E poi c’è la passione, che guida l’attività arbitrale. “Questo modo di vivere questa attività e anche uno dei motivi per cui sono arrivato”, ha ricordato, “La più grande prova di coraggio è sopportare la sconfitta senza perdere il cuore. In una carriera lunga alla fine la chiave è la passione. In un percorso così lungo è la passione che ti fa continuare anche quando la ragione ti porterebbe a smettere. Mi piacere ricordare i miei esordi da arbitro.

Mi piaceva il calcio, avevo giocato fino a 14 anni e un po’ per gioco ho iniziato. I primi due anni li ho fatti un po’ in maniera svogliata. La svolta fu il mio presidente di allora, che era una persona molto carismatica, che in un colloquio di fine gare mi mise di fronte alle mie responsabilità. Avevo fatta una gara tranquilla, ma senza particolari emozioni. Non pensavo nemmeno di avere un osservatore.

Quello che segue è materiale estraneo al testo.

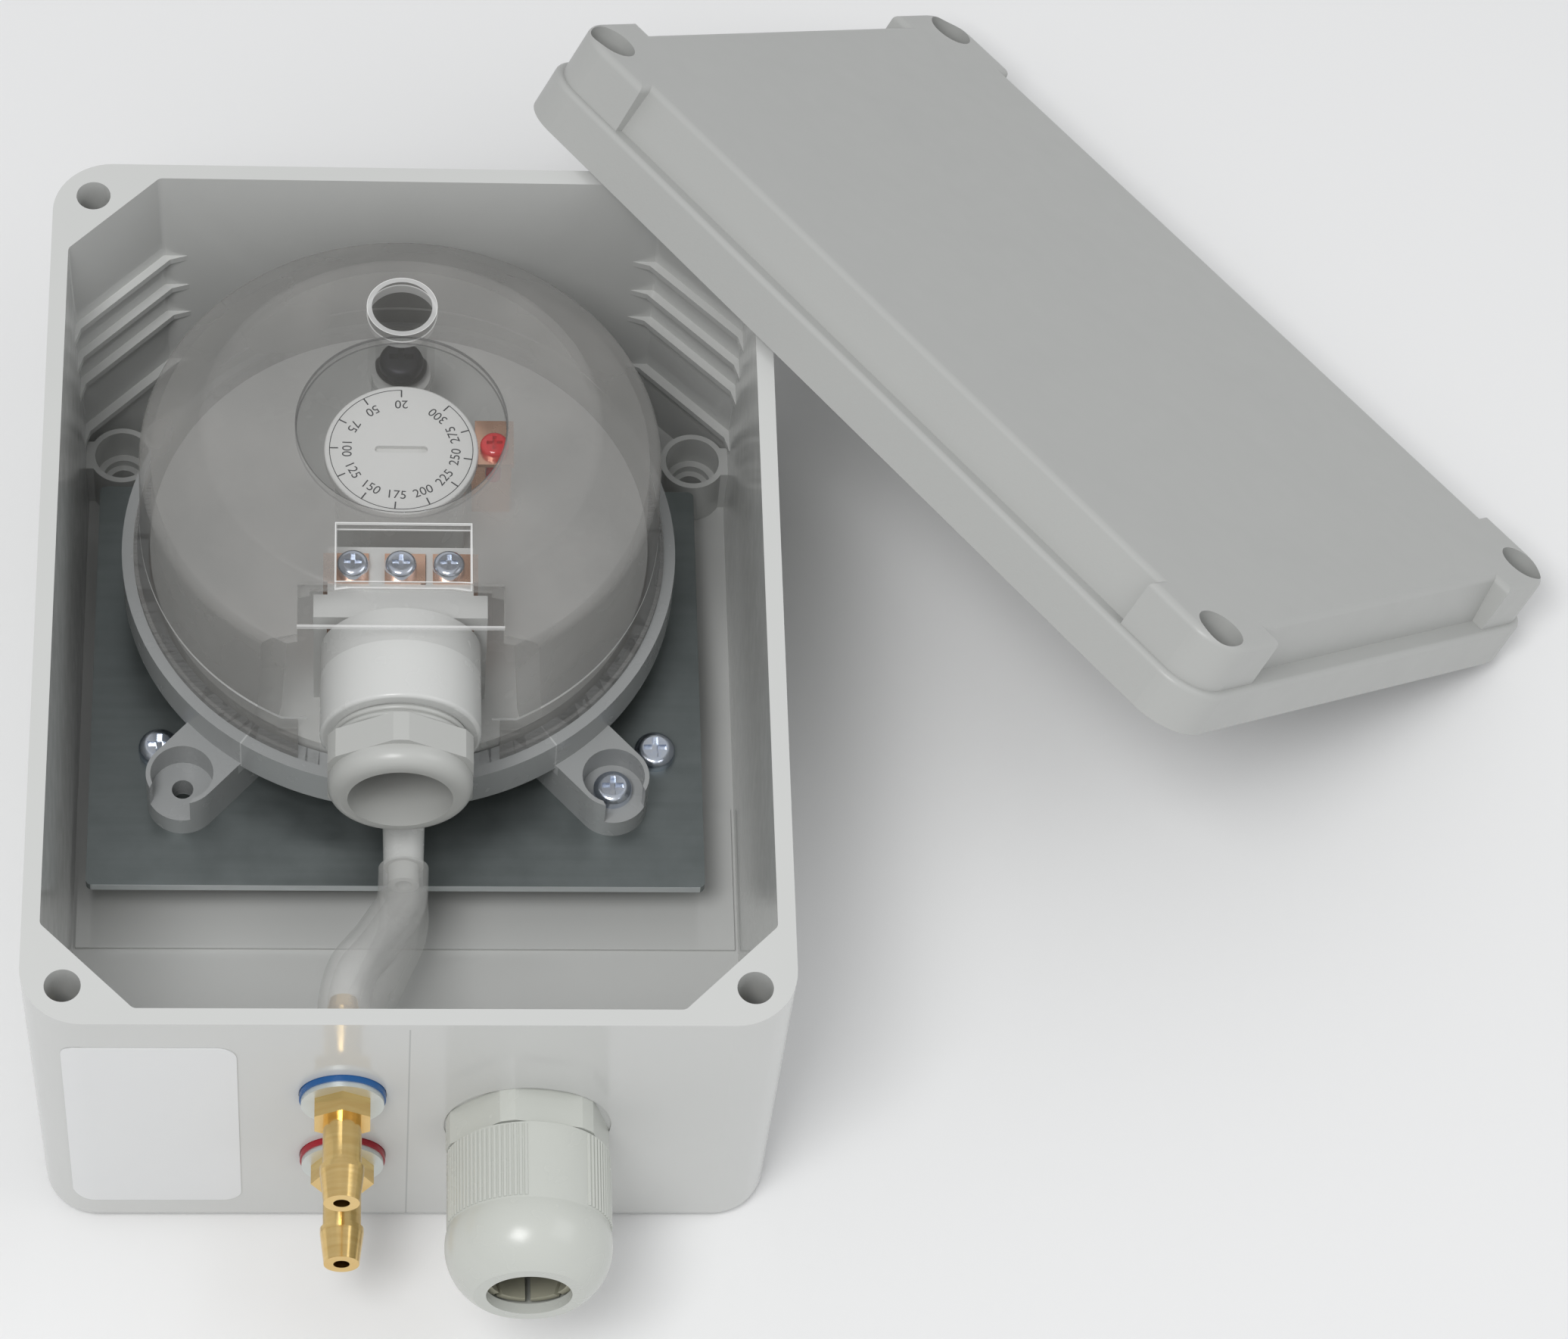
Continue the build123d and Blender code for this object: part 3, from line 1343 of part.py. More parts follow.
# Gland claw: sleeve with fingers that the cap's cone bends in
claw_shoulder = throat_start - claw_back_gap
claw_front = throat_end - claw_front_gap
claw_nose = claw_bore - claw_front_gap
with BuildPart() as gland_claw:
    with BuildSketch(forward_plane(gland_x, gland_z)):
        with BuildLine():
            Polyline(
                (claw_back, claw_radius),
                (claw_shoulder, claw_radius),
                (claw_front, claw_nose),
                (claw_front, claw_nose - claw_wall),
                (claw_shoulder, claw_radius - claw_wall),
                (claw_back, claw_radius - claw_wall),
                close=True,
            )
        make_face()
    revolve(axis=forward_axis(gland_x, gland_z))
    with BuildSketch(front(-claw_front)):
        with Locations((gland_x, gland_z)):
            with PolarLocations(claw_radius, claw_fingers):
                Rectangle(2 * claw_slot_reach, claw_slot)
    extrude(amount=-(claw_front - claw_back - claw_collar), mode=Mode.SUBTRACT)
gland_claw.part.label = "gland_claw"
export_step(gland_claw.part, "parts/gland_claw.step")

# Gland seal: rubber sleeve inside the claw
with BuildPart() as gland_seal:
    with BuildSketch(front(-claw_back)):
        with Locations((gland_x, gland_z)):
            Circle(claw_radius - claw_wall - seat_gap)
            Circle(gland_seal_bore, mode=Mode.SUBTRACT)
    extrude(amount=claw_shoulder - claw_back)
gland_seal.part.label = "gland_seal"
export_step(gland_seal.part, "parts/gland_seal.step")

# Label: blank sticker on the front wall that follows the wall's draft and corner
with BuildPart() as label:
    for grow, mode in ((label_thickness + label_gap, Mode.ADD), (label_gap, Mode.SUBTRACT)):
        with BuildSketch(Plane.XY.offset(box_height)):
            RectangleRounded(box_width + 2 * grow, box_length + 2 * grow, box_corner + grow)
        extrude(amount=-box_height, taper=draft_angle, mode=mode)
    with BuildSketch(front(-box_length / 2 - 1)):
        with Locations(((label_left + label_right) / 2, (label_bottom + label_top) / 2)):
            RectangleRounded(label_right - label_left, label_top - label_bottom, label_corner)
    extrude(amount=-box_corner, mode=Mode.INTERSECT)
label.part.label = "label"
export_step(label.part, "parts/label.step")

# Lid: its low long edge stands on the floor and its raised long edge lies on the box's rim
lid_tilt = asin((box_height + rest_gap) / (box_width - box_wall))
lid_turn_r = radians(lid_turn)
lid_reach = (box_width / 2 - box_wall) * cos(lid_tilt)
lid_centre_x = box_width / 2 + lid_contact_x + lid_reach * cos(lid_turn_r)
lid_centre_y = box_length / 2 - lid_contact_y + lid_reach * sin(lid_turn_r)
print("lid centre", round(lid_centre_x, 2), round(lid_centre_y, 2))
lid_plane = Plane(
    origin=(lid_centre_x, lid_centre_y, box_width / 2 * sin(lid_tilt)),
    x_dir=(cos(lid_turn_r) * cos(lid_tilt), sin(lid_turn_r) * cos(lid_tilt), -sin(lid_tilt)),
    z_dir=(cos(lid_turn_r) * sin(lid_tilt), sin(lid_turn_r) * sin(lid_tilt), cos(lid_tilt)),
)
with BuildPart() as enclosure_lid:
    with BuildSketch(lid_plane):
        RectangleRounded(box_width, box_length, lid_corner)
    extrude(amount=lid_flange, taper=lid_flange_draft)
    flange_heights = [(lid_plane.to_local_coords(e.center()).Z, e) for e in enclosure_lid.edges()]
    fillet([e for height, e in flange_heights if abs(height - lid_flange) < seat_gap], lid_flange_round)
    with BuildSketch(lid_plane.offset(lid_flange)):
        RectangleRounded(
            box_width - 2 * lid_side_inset, box_length - 2 * lid_end_inset, lid_corner - lid_side_inset
        )
    extrude(amount=lid_height - lid_flange, taper=lid_side_draft)
    with BuildSketch(lid_plane.offset(lid_flange)):
        RectangleRounded(
            box_width - 2 * lid_block_inset, box_length - 2 * lid_block_inset, lid_corner - lid_block_inset
        )
        Rectangle(box_width - 2 * lid_block, box_length, mode=Mode.SUBTRACT)
        Rectangle(box_width, box_length - 2 * lid_block, mode=Mode.SUBTRACT)
    extrude(amount=lid_height - lid_flange, taper=lid_flange_draft)
    lid_heights = [(lid_plane.to_local_coords(e.center()).Z, e) for e in enclosure_lid.edges()]
    fillet([e for height, e in lid_heights if abs(height - lid_height) < seat_gap], lid_top_round)
    with BuildSketch(lid_plane) as lid_mouth:
        Rectangle(box_width - 2 * box_wall, box_length - 2 * box_wall)
        chamfer(lid_mouth.vertices(), pillar_leg)
    extrude(amount=lid_lower_depth, mode=Mode.SUBTRACT)
    with BuildSketch(lid_plane.offset(lid_lower_depth)) as lid_well:
        Rectangle(
            box_width - 2 * (lid_side_inset + lid_wall), box_length - 2 * (lid_end_inset + lid_wall)
        )
        chamfer(lid_well.vertices(), pillar_leg)
    extrude(amount=lid_height - lid_roof - lid_lower_depth, taper=lid_side_draft, mode=Mode.SUBTRACT)
    with BuildSketch(lid_plane.offset(lid_recess_floor)):
        with GridLocations(2 * screw_inset_x, 2 * screw_inset_y, 2, 2):
            Circle(lid_recess)
    extrude(amount=lid_height, mode=Mode.SUBTRACT)
    with BuildSketch(lid_plane):
        with GridLocations(2 * screw_inset_x, 2 * screw_inset_y, 2, 2):
            Circle(lid_hole)
    extrude(amount=lid_height, mode=Mode.SUBTRACT)
    with BuildSketch(lid_plane):
        groove_edges = ((lid_groove_inset, Mode.ADD), (lid_groove_inset + lid_groove_width, Mode.SUBTRACT))
        for inset, mode in groove_edges:
            RectangleRounded(box_width - 2 * inset, box_length - 2 * inset, lid_corner - inset, mode=mode)
    extrude(amount=lid_groove_depth, mode=Mode.SUBTRACT)
enclosure_lid.part.label = "enclosure_lid"
export_step(enclosure_lid.part, "parts/enclosure_lid.step")

# Lid gasket: foam cord in the lid's groove
with BuildPart() as lid_gasket:
    cord_edges = (
        (lid_groove_inset + seat_gap, Mode.ADD),
        (lid_groove_inset + lid_groove_width - seat_gap, Mode.SUBTRACT),
    )
    with BuildSketch(lid_plane.offset(seat_gap)):
        for inset, mode in cord_edges:
            RectangleRounded(box_width - 2 * inset, box_length - 2 * inset, lid_corner - inset, mode=mode)
    extrude(amount=lid_groove_depth - 2 * seat_gap)
lid_gasket.part.label = "lid_gasket"
export_step(lid_gasket.part, "parts/lid_gasket.step")
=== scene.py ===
"""Differential pressure switch in a wall box, with its lid leaning beside it."""

from math import cos, pi, radians, sin

import bpy
import bmesh
from mathutils import Matrix, Vector

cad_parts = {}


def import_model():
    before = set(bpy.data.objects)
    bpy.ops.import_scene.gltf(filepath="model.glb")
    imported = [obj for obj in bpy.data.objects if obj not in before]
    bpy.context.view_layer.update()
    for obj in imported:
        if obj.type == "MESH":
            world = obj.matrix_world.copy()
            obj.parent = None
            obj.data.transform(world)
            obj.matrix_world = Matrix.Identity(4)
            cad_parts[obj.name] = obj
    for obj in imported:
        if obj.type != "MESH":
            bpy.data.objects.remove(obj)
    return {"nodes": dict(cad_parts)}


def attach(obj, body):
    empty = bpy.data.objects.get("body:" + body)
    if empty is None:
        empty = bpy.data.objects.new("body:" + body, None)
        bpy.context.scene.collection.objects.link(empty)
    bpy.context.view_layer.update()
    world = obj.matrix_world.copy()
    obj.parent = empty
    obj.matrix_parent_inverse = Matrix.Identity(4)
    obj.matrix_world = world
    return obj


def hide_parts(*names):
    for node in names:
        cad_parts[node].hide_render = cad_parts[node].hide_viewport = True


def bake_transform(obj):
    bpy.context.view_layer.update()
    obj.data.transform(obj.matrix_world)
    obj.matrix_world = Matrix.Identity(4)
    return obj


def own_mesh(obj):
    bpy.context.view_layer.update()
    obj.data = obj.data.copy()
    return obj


# All lengths are in metres, in the part's own frame: X is right, -Y is the front and Z is up.
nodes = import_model()["nodes"]
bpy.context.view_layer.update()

# Camera: stands above the front of the box and looks down into it, as the photograph was taken.
# Its place, its turn and its focal length in pixels were solved from the photograph.
photo_width, photo_focus, sensor_width = 2072.0, 7271.17, 36.0
camera_data = bpy.data.cameras.new("camera")
camera_data.sensor_fit = "HORIZONTAL"
camera_data.sensor_width = sensor_width
camera_data.lens = sensor_width * photo_focus / photo_width
camera_data.clip_start, camera_data.clip_end = 0.05, 10.0
camera = bpy.data.objects.new("camera", camera_data)
camera.location = (-0.007203, -0.439781, 0.750600)
camera.rotation_euler = (radians(31.75), radians(-3.963), radians(-1.933))
bpy.context.scene.collection.objects.link(camera)
bpy.context.scene.camera = camera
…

Al termine della gara bussò, entrò nello spogliatoio e mi disse: “Non ti voglio rubare tanto tempo. Se pensi di continuare a fare l’arbitro in questa maniera, cercati una ragazzina e da domenica prossima vai in giro per Imperia. Altrimenti, se pensi di avere delle qualità, vai ad allenarti tre volte a settimana e impegnati”. A distanza di 20 anni mi ricordo ancora questo episodio. Era una persona che aveva un forte spirito aggregativo, cui volevamo tutti bene. Quella è stata una svolta. A livello un po’ più alto il momento difficile fu il primo anno in Serie C. Mi ero laureato ed era uscito il lavoro in banca. Ci sono momenti in cui la razionalità ti dice “lascio perdere e faccio dell’altro”. La passione invece mi ha portato a essere ancora qui”.